Emmanuel Macron s’est d’ailleurs entretenu avec le prince héritier saoudien Mohammed ben Salmane (MBS) et le président des Émirats arabes unis Mohamed ben Zayed Al-Nahyane mercredi ainsi qu’avec l’émir du Qatar Tamim ben Hamad Al-Thani jeudi.
Pour ou contre le Hamas
Le président français a aussi endossé lundi au Caire le plan arabe pour la reconstruction de Gaza, à l’opposé de celui de Donald Trump qui ambitionne d’en prendre le contrôle et d’en expulser ses habitants pour en faire la « Riviera du Moyen-Orient ».
Pour Agnès Levallois, vice-présidente de l’Institut de recherche et d’études sur la Méditerranée et le Moyen-Orient à Paris, l’initiative du président français aurait toutefois « plus de poids » si elle s’inscrivait dans un cadre européen.
A ce stade, 147 pays ont reconnu l’Etat palestinien, mais de grands pays européens – Allemagne, Italie – manquent à l’appel.
Emmanuel Macron espère faire jurisprudence, après l’Irlande, la Norvège, l’Espagne et la Slovénie en 2024, et pousser ainsi vers la « solution à deux Etats ».
Le gouvernement de Benjamin Netanyahu reste toutefois farouchement opposé à la création d’un Etat palestinien, au côté de celui d’Israël.
Une reconnaissance par la France sera une « récompense pour le terrorisme et un coup de pouce pour le Hamas », a martelé le ministre israélien des Affaires étrangères, Gideon Saar.
La France de retour
Le Hamas à l’inverse se félicite. La France, par son « poids politique », peut « pousser à la fin de l’occupation ainsi qu’à l’accomplissement des aspirations du peuple palestinien », a déclaré à l’AFP un des dirigeants du mouvement, Mahmoud Mardawi.
Pour tenter de rallier Israël, le président français insiste sur un désarmement du Hamas, la sortie de ses principaux cadres de Gaza et sur la mise en place d’une nouvelle architecture de sécurité collective dans la région.
L’Arabie saoudite va se retrouver de son côté sous la pression de Donald Trump pour reconnaître Israël, à rebours des opinions arabes, quitte à se contenter de garanties très relatives sur « un possible futur Etat palestinien », pointe Agnès Levallois.
Un des objectifs du président américain, attendu en mai à Riyad, est bien de poursuivre la dynamique des accords d’Abraham, souligne-t-on à Paris.

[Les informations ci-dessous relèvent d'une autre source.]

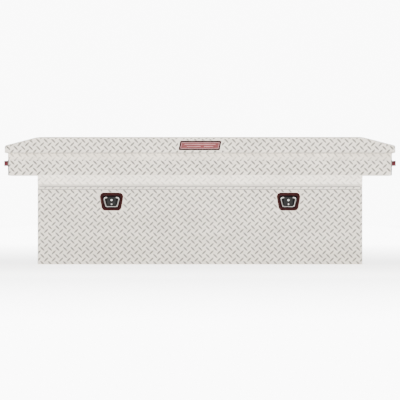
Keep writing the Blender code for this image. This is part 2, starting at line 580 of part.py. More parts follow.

Emmanuel Macron espère de son côté remettre la France dans le jeu au Moyen-Orient où ses prises de positions ont souvent été qualifiées de « zigzag » entre soutien aux Israéliens et aux Palestiniens au début de la guerre à Gaza, déclenchée par les attaques du Hamas en Israël le 7 octobre 2023.
« Il renoue avec une ligne diplomatique française traditionnellement plus proche des revendications nationales du peuple palestinien et du monde arabe », relève Karim Bitar, enseignant à Sciences Po Paris.
« Cela peut créer un effet d’entraînement, redorer quelque peu l’image de la France au Moyen-Orient et dans le sud global », ajoute-t-il.
Mais si la France ne se résout finalement pas à une reconnaissance en juin, le prix pourrait être élevé en termes de crédibilité. Ça accentuera le sentiment dans le monde arabe qu’elle ne sert plus à rien », souligne Agnès Levallois.